Two important people died this week. Our own Margaret Megwyn died naturally, in her sleep. Judith McKinlay, a former Old Testament teacher of mine died a few days earlier. Both women suffered chronic conditions. In dying when they did, they’ve been spared more pain and agony. It is we who remain who now have gaps in our lives which won’t quite ever be filled by anyone else.
Death makes you reflect on life. I was struck, this week, about how important people just are. They don’t have to have special qualities to carve out a niche in life which enriches others’ lives if they are people of good will. (Others who bear us ill will also influences us – but not in an enriching way.)
Both Meg and Judith did have special qualities. They contributed to the causes of thought and theology and feminism and honesty in this world, and to other aspects of life beyond my knowledge. Teachers influence many lives in subtly and not so subtly, beyond what the teacher might guess at.
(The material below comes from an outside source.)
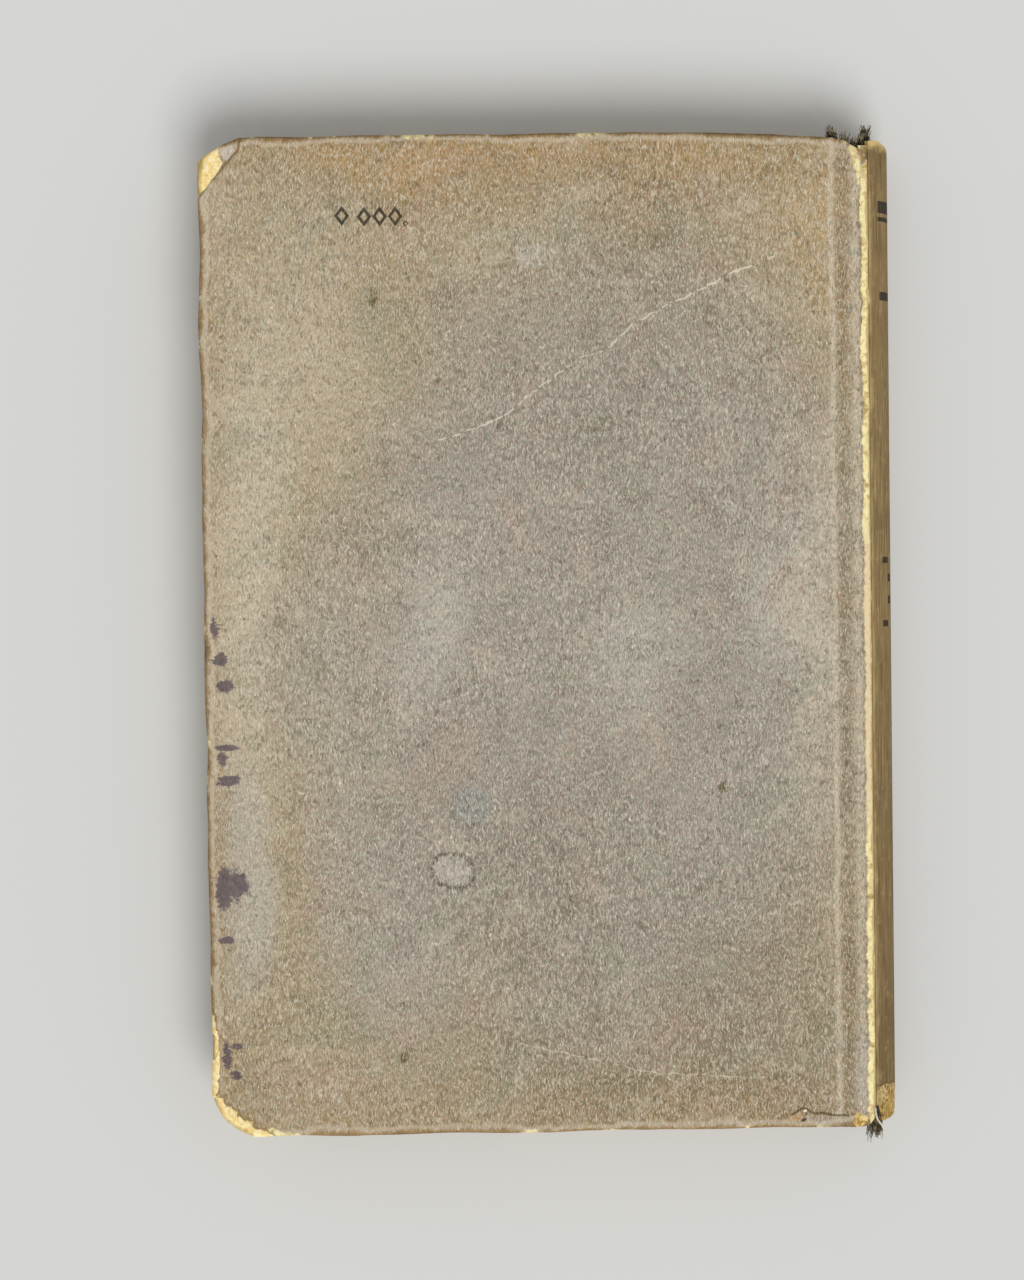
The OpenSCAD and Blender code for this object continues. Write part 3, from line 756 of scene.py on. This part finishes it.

People in general however are never perfect. Sometimes they can be downright difficult or make relatively innocent mistakes and purposefully or accidently cause hurt. Sometimes they are stubborn and blinkered. We blush with shame at our own faults, but often we expect more of others than we do of ourselves. We can be disappointed when they ‘let us down’, even though they actually were just being their human selves and it may be our expectations were unrealistic.
When people die, it is good to remember them honestly, warts and all. There may be some need to allow leeway, maybe to forgive (though that can take time, many years, and perhaps even never in some cases). Holding a person’s good qualities and their faults together in loving, creative tension acknowledges the light and dark sides of human nature. It reminds us of the necessary integration of our own shadow selves which is the lifework of us all.
These comments are not particularly only true of these two women who have left us this week, but true in general about even those whom we most love or admire. They’re true about ourselves too! I don’t anticipate dying very soon, but you have my apologies in advance for the various ways I have disappointed, irritated and frustrated you all!
This Sunday we think about hope, the last of the great three qualities we aspire to: faith, hope and love. We’ll follow the Gathering with the first meeting of the Exploring Faith study group for 2019, then a meeting run by Margaret Rushbrook to begin organising the March 9 Harvest Cafe. There will be a private cremation service held for Margaret Megwyn on Saturday morning (February 16). A memorial service will be held for her on Monday 25 February at 10am in St Andrew’s. All are welcome to come then, to celebrate her life and support one another and her family.